STATED PROBLEM: Your task is to output the data exactly as it stands.

SUPPLIED INFORMATION:
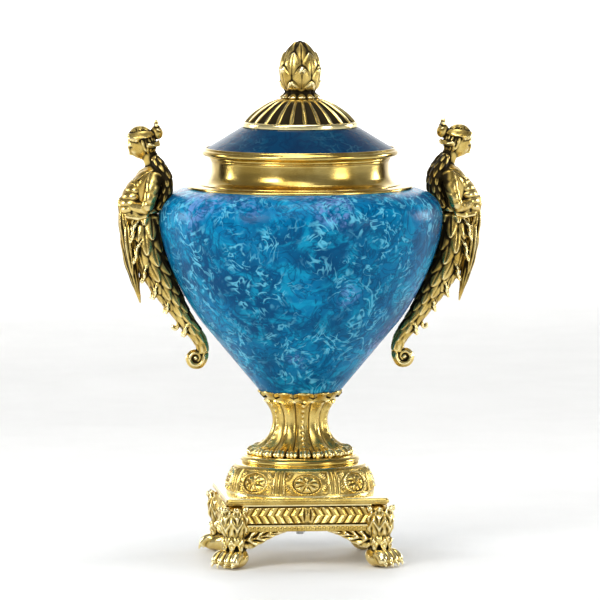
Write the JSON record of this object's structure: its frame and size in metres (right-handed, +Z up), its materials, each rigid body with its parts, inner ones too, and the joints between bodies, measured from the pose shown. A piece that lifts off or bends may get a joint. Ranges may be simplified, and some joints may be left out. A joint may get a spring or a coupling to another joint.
{
  "type": "covered two-handled urn",
  "caption": "Amphora-shaped covered urn: blue glazed body and domed lid in gilt mounts, half-figure handles, fluted stem and square footed plinth.",
  "frame": {"origin": "on the ground under the middle of the plinth", "axes": "+Z up along the vessel's axis, +X towards the right handle, -Y towards the front frieze"},
  "size_m": [0.2942, 0.225, 0.4118],
  "materials": {
    "blue_glaze": "high gloss, mottled",
    "gilt_cast": "cast and chased gilt, darkened in the recesses",
    "gilt_polished": "turned and burnished gilt",
    "steel": "plain",
    "cork": "cork"
  },
  "bodies": {
    "urn": {"base_drum": "gilt_cast", "base_ring": "gilt_polished", "foot_back_left": "gilt_cast", "foot_back_right": "gilt_cast", "foot_front_left": "gilt_cast", "foot_front_right": "gilt_cast", "foot_screws": "steel", "frieze_back": "gilt_cast", "frieze_front": "gilt_cast", "frieze_left": "gilt_cast", "frieze_right": "gilt_cast", "handle_cork_saddles": "cork", "handle_left_figure": "gilt_cast", "handle_left_sash": "gilt_cast", "handle_left_tail": "gilt_cast", "handle_nuts": "steel", "handle_right_figure": "gilt_cast", "handle_right_sash": "gilt_cast", "handle_right_tail": "gilt_cast", "handle_studs": "steel", "handle_washers": "steel", "neck_collar": "gilt_polished", "plinth_box": "gilt_cast", "plinth_plate": "gilt_polished", "rosette_1": "gilt_cast", "rosette_2": "gilt_cast", "rosette_3": "gilt_cast", "rosette_4": "gilt_cast", "rosette_5": "gilt_cast", "rosette_6": "gilt_cast", "rosette_7": "gilt_cast", "rosette_8": "gilt_cast", "stem_lower": "gilt_cast", "stem_upper": "gilt_cast", "tie_rod": "steel", "tie_rod_bottom_nut": "steel", "tie_rod_bottom_washer": "steel", "tie_rod_cork_washer": "cork", "tie_rod_top_nut": "steel", "tie_rod_top_washer": "steel", "vessel_belly": "blue_glaze", "vessel_cone": "blue_glaze", "vessel_cup": "gilt_cast", "vessel_floor": "blue_glaze", "vessel_neck": "blue_glaze", "vessel_shelf": "blue_glaze", "vessel_shoulder": "blue_glaze"},
    "lid": {"lid_cone": "blue_glaze", "lid_crown": "blue_glaze", "lid_rim": "gilt_polished", "lid_flange": "gilt_polished", "lid_cap": "gilt_cast", "finial": "gilt_cast", "finial_stud": "steel", "lid_washer": "steel", "lid_nut": "steel"}
  },
  "joints": [
    {"name": "lid_lift", "type": "slide", "parent": "urn", "child": "lid", "axis": [0, 0, 1], "range_m": [0, 0.07]}
  ]
}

OUTPUT:
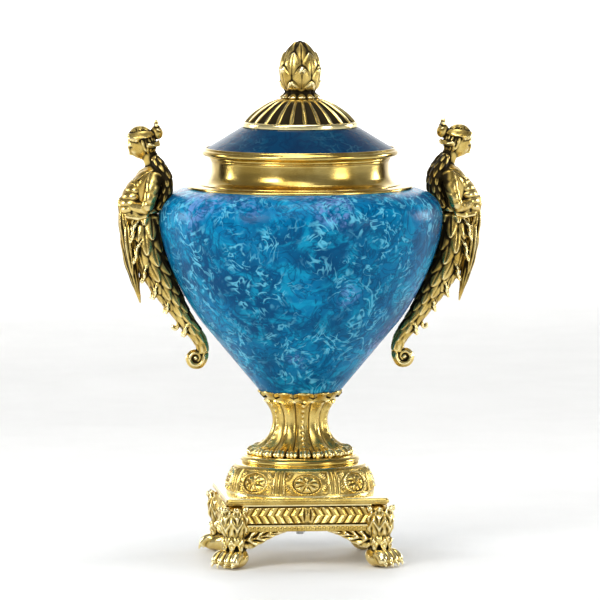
Write the JSON record of this object's structure: its frame and size in metres (right-handed, +Z up), its materials, each rigid body with its parts, inner ones too, and the joints between bodies, measured from the pose shown. A piece that lifts off or bends may get a joint. Ranges may be simplified, and some joints may be left out. A joint may get a spring or a coupling to another joint.
{
  "type": "covered two-handled urn",
  "caption": "Amphora-shaped covered urn: blue glazed body and domed lid in gilt mounts, half-figure handles, fluted stem and square footed plinth.",
  "frame": {"origin": "on the ground under the middle of the plinth", "axes": "+Z up along the vessel's axis, +X towards the right handle, -Y towards the front frieze"},
  "size_m": [0.2942, 0.225, 0.4118],
  "materials": {
    "blue_glaze": "high gloss, mottled",
    "gilt_cast": "cast and chased gilt, darkened in the recesses",
    "gilt_polished": "turned and burnished gilt",
    "steel": "plain",
    "cork": "cork"
  },
  "bodies": {
    "urn": {"base_drum": "gilt_cast", "base_ring": "gilt_polished", "foot_back_left": "gilt_cast", "foot_back_right": "gilt_cast", "foot_front_left": "gilt_cast", "foot_front_right": "gilt_cast", "foot_screws": "steel", "frieze_back": "gilt_cast", "frieze_front": "gilt_cast", "frieze_left": "gilt_cast", "frieze_right": "gilt_cast", "handle_cork_saddles": "cork", "handle_left_figure": "gilt_cast", "handle_left_sash": "gilt_cast", "handle_left_tail": "gilt_cast", "handle_nuts": "steel", "handle_right_figure": "gilt_cast", "handle_right_sash": "gilt_cast", "handle_right_tail": "gilt_cast", "handle_studs": "steel", "handle_washers": "steel", "neck_collar": "gilt_polished", "plinth_box": "gilt_cast", "plinth_plate": "gilt_polished", "rosette_1": "gilt_cast", "rosette_2": "gilt_cast", "rosette_3": "gilt_cast", "rosette_4": "gilt_cast", "rosette_5": "gilt_cast", "rosette_6": "gilt_cast", "rosette_7": "gilt_cast", "rosette_8": "gilt_cast", "stem_lower": "gilt_cast", "stem_upper": "gilt_cast", "tie_rod": "steel", "tie_rod_bottom_nut": "steel", "tie_rod_bottom_washer": "steel", "tie_rod_cork_washer": "cork", "tie_rod_top_nut": "steel", "tie_rod_top_washer": "steel", "vessel_belly": "blue_glaze", "vessel_cone": "blue_glaze", "vessel_cup": "gilt_cast", "vessel_floor": "blue_glaze", "vessel_neck": "blue_glaze", "vessel_shelf": "blue_glaze", "vessel_shoulder": "blue_glaze"},
    "lid": {"lid_cone": "blue_glaze", "lid_crown": "blue_glaze", "lid_rim": "gilt_polished", "lid_flange": "gilt_polished", "lid_cap": "gilt_cast", "finial": "gilt_cast", "finial_stud": "steel", "lid_washer": "steel", "lid_nut": "steel"}
  },
  "joints": [
    {"name": "lid_lift", "type": "slide", "parent": "urn", "child": "lid", "axis": [0, 0, 1], "range_m": [0, 0.07]}
  ]
}